---------- Entries shown

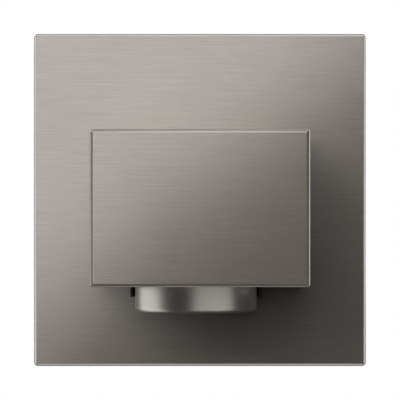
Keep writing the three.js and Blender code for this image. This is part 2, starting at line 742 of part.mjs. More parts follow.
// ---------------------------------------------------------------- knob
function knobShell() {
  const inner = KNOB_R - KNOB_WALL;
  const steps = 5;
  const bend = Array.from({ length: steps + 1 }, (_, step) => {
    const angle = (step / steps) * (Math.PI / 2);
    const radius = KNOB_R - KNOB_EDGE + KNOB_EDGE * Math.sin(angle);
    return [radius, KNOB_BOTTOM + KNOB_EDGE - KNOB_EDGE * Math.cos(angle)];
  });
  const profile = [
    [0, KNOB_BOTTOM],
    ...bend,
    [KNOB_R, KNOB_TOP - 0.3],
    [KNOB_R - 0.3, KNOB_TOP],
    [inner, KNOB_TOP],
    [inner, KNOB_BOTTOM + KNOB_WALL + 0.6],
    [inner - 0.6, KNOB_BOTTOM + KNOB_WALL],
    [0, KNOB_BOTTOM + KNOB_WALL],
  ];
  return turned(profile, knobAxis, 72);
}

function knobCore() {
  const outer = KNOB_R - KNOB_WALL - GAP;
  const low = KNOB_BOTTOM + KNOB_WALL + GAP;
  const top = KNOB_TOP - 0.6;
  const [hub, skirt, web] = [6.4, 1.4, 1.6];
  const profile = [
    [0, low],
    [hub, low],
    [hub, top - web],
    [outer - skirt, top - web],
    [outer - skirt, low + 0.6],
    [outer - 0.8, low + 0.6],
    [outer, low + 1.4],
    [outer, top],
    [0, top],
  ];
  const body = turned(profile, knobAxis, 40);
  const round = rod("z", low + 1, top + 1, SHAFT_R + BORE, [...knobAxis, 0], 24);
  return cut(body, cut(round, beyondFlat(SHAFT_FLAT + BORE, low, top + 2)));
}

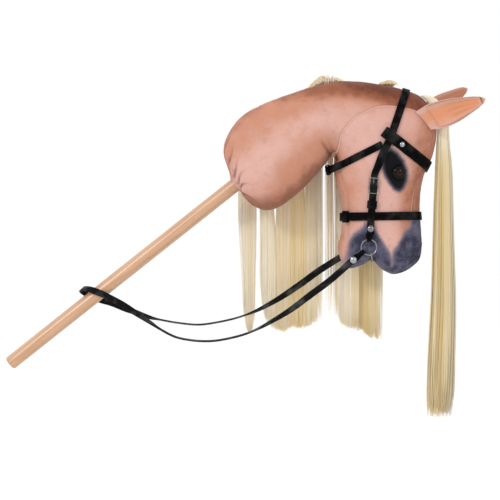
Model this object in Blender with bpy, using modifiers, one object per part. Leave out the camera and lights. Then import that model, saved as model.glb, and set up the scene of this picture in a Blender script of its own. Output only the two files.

--------------------

Your task is to list each line of the records with the word "this".

Keep writing the three.js and Blender code for this image. This is part 2, starting at line 742 of part.mjs. More parts follow.
Model this object in Blender with bpy, using modifiers, one object per part. Leave out the camera and lights. Then import that model, saved as model.glb, and set up the scene of this picture in a Blender script of its own. Output only the two files.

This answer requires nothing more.